If the ALP and the Greens wanted to see vibrant regional communities being economically sustainable with our environmental standards and our land and water management practices, which are world-class—if you want to judge environmental practice, Australia leads the world in how to sustainably manage our water and land resources—they would be getting rid of this tax so that the good work of Australian farmers and, indeed, regional communities more broadly could be undertaken.

It is not only dairy farmers but the regional Victorian food industry that is struggling to remain competitive under the carbon tax. Our food manufacturers are already dealing with the impacts, and the Australian Food and Grocery Council's carbon tax survey from July 2013 found that 28 per cent of respondents experienced a greater than five per cent increase in their costs due to the carbon tax. To those opposite, most of whom have not operated their own business, five per cent does not sound like a lot of money, but these businesses are operating in incredibly challenging circumstances. With the high Australian dollar and the cost of doing business, including input costs—and not just labour costs but chemical costs, refrigeration, transport costs et cetera—five per cent is a significant amount of money. Sixty-seven per cent of survey respondents reported they were unable to pass those costs on. This carbon tax is crushing Australian industry. The data is in.

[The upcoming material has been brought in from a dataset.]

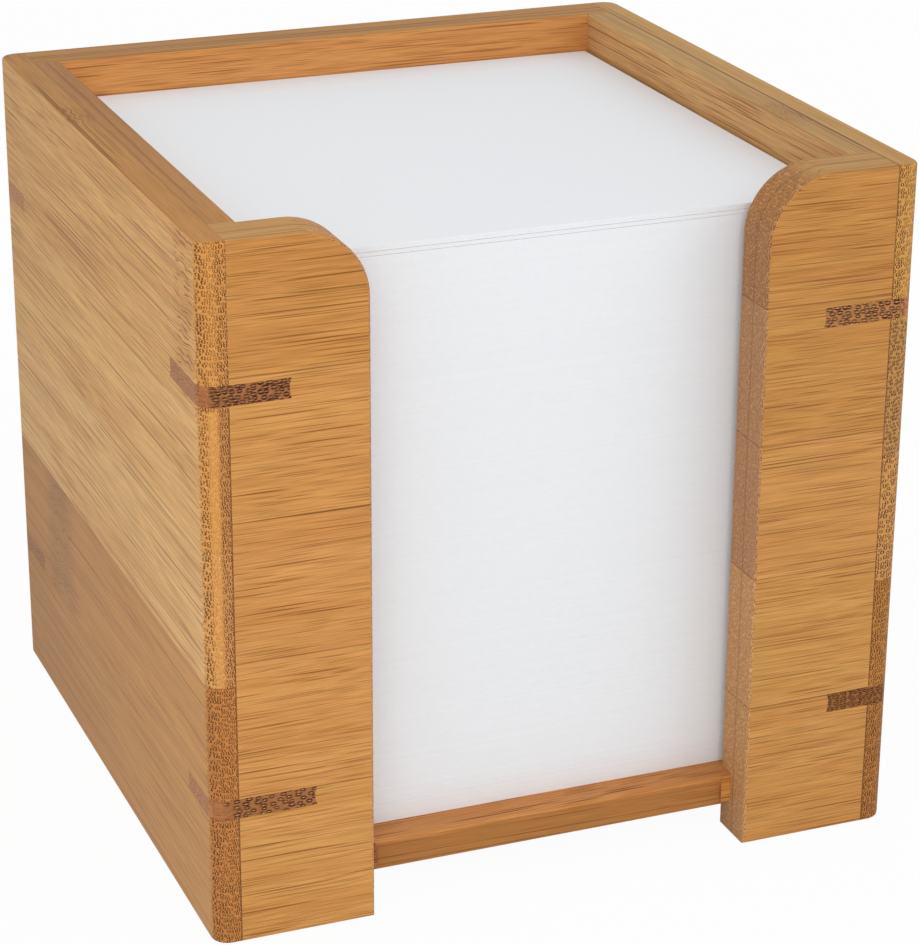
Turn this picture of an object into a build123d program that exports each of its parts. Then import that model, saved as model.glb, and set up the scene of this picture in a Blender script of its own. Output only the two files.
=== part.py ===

The former, Labor government also planned to extend the carbon tax to fuel used by the trucking industry from 1 July 2014, only three months away. If those opposite, like Glenn Sterle—Senator Sterle, I apologise—cared about a vibrant, sustainable trucking industry, he would be voting to repeal this to get rid of the impost on those in the sector in only three months time. We know industry needs time to plan and budget, but, with this uncertainty continuing, it is a cruel reminder of what Australians have had to live under with the incompetent legislative agenda program of the former government over the past six years.

The freight and logistics sector accounts for about 15 per cent of the Victorian economy, and extending the carbon tax to fuel will mean an effective carbon tax on each and every one of Australia's 47,000 trucking businesses, 85 per cent of which have fewer than five employees. That is small business; that is mums and dads. These are not the multinationals that the Greens are so keen to talk about and that Labor wants to smash. These are mums and dads operating throughout regional and urban Australia. These companies employ small numbers of people and may not make the headlines but are struggling under the hangover of bad legislation left by the former government, which Australians overwhelmingly voted against on 7 September. Labor and the Greens claim to support regional Australia and the agriculture industry and, indeed, made several badge-of-honour statements, if you like, in weekly regional papers in the lead-up to the election. But their absolute contempt for the mandate given to this place by regional Australia, who voted in overwhelming proportions to get rid of the carbon tax, makes a mockery of those words, so glibly spoken, particularly by Senator Milne, in the lead-up to the federal election. Now is the time to prove their support for regional Australia, because regional Australians want the carbon tax gone—and that election result could not have been clearer.

We are here to reflect the people's will. This is not about whether climate change is real or imagined—we must act on climate change—but we can address it without strangling business and agriculture. Let's face it, we know that the disproportionate effect of this tax was felt in regional Australia and in our industry. It is time for Labor and the Greens to stop denying the coalition government's mandate to repeal the carbon tax and deliver much-needed financial relief for our regional communities so that we can be sustainable, promote good environmental practice internationally through our land and water management practices and, more importantly, keep employing Australians.